§ WHAT IS NEEDED:
Each record must be reproduced exactly as it is shown.
>>>
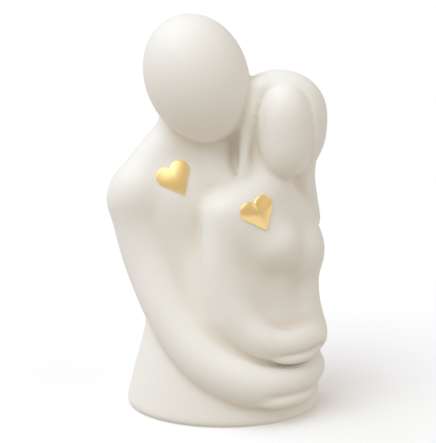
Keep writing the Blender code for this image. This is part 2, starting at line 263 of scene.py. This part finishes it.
hisBody = {
    "trunk": {"egg": (-15, 9, 92), "radii": (37, 26, 54), "tilt": (0, 0, 24)},
    "chest": {"egg": (-17, 6, 118), "radii": (34, 23, 30), "tilt": (0, 0, 22), "blend": 12},
    "between them": {"egg": (22, 10, 98), "radii": (14, 15, 24), "blend": 8},
    "neck": {"limb": [(-14.6, 9, 168, 19.6), (-13, 13, 140, 20)], "steps": 1, "blend": 12},
    "near shoulder": {"limb": [
        (-24.5, 8, 150.5, 13.6), (-38.2, 3, 135.5, 14.2), (-46.6, -2, 120, 14),
    ], "blend": 10},
    "shoulder cap": {"egg": (-44.5, -2, 124.5), "radii": (16.4, 16.4, 16.4), "blend": 6},
    "far shoulder": {"limb": [(0, 16, 150, 14), (20, 27, 124, 15)], "steps": 1, "blend": 12},
    "collar": {"limb": [
        (-5.5, 5, 151.5, 13.5), (0, -1, 133.5, 14), (10, -4, 124, 13),
    ], "steps": 1, "blend": 10},
    "between the heads": {"limb": [(8, 1, 168, 8), (7, 0.5, 150, 8), (9, 1, 136, 9)], "blend": 8},
}
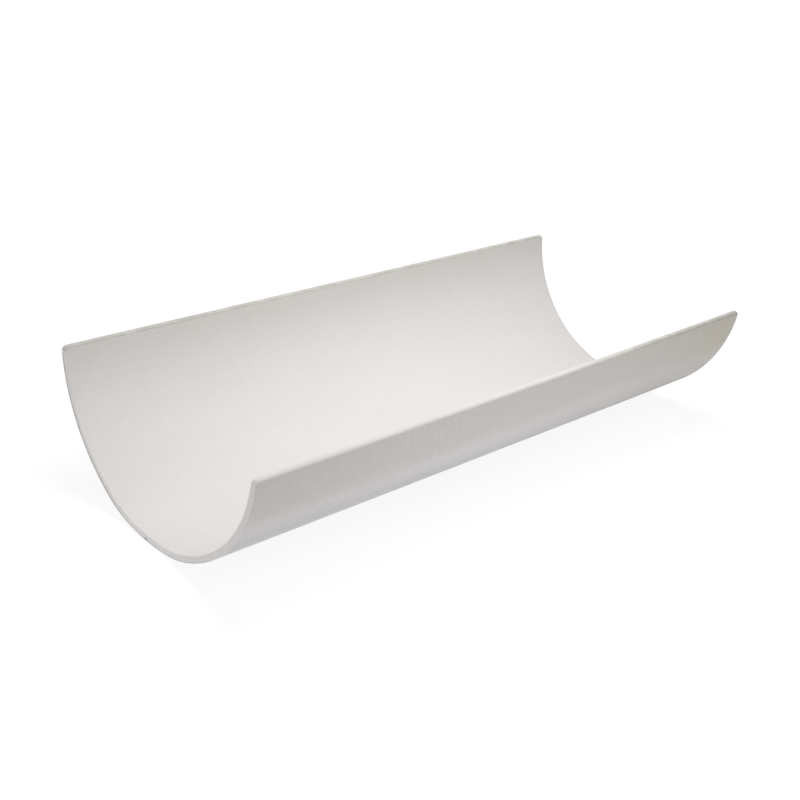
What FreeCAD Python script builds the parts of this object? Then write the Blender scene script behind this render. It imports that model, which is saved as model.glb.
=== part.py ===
<<<
§ SOLUTION TO THIS EXERCISE:
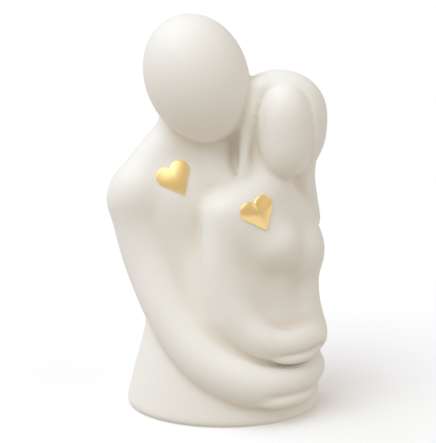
Keep writing the Blender code for this image. This is part 2, starting at line 263 of scene.py. This part finishes it.
hisBody = {
    "trunk": {"egg": (-15, 9, 92), "radii": (37, 26, 54), "tilt": (0, 0, 24)},
    "chest": {"egg": (-17, 6, 118), "radii": (34, 23, 30), "tilt": (0, 0, 22), "blend": 12},
    "between them": {"egg": (22, 10, 98), "radii": (14, 15, 24), "blend": 8},
    "neck": {"limb": [(-14.6, 9, 168, 19.6), (-13, 13, 140, 20)], "steps": 1, "blend": 12},
    "near shoulder": {"limb": [
        (-24.5, 8, 150.5, 13.6), (-38.2, 3, 135.5, 14.2), (-46.6, -2, 120, 14),
    ], "blend": 10},
    "shoulder cap": {"egg": (-44.5, -2, 124.5), "radii": (16.4, 16.4, 16.4), "blend": 6},
    "far shoulder": {"limb": [(0, 16, 150, 14), (20, 27, 124, 15)], "steps": 1, "blend": 12},
    "collar": {"limb": [
        (-5.5, 5, 151.5, 13.5), (0, -1, 133.5, 14), (10, -4, 124, 13),
    ], "steps": 1, "blend": 10},
    "between the heads": {"limb": [(8, 1, 168, 8), (7, 0.5, 150, 8), (9, 1, 136, 9)], "blend": 8},
}
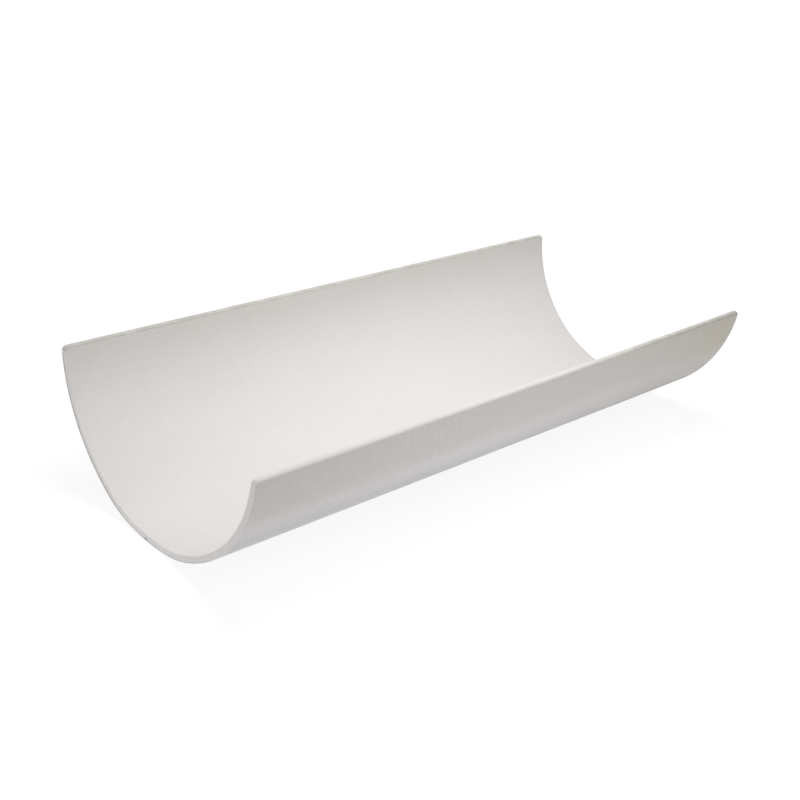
What FreeCAD Python script builds the parts of this object? Then write the Blender scene script behind this render. It imports that model, which is saved as model.glb.
=== part.py ===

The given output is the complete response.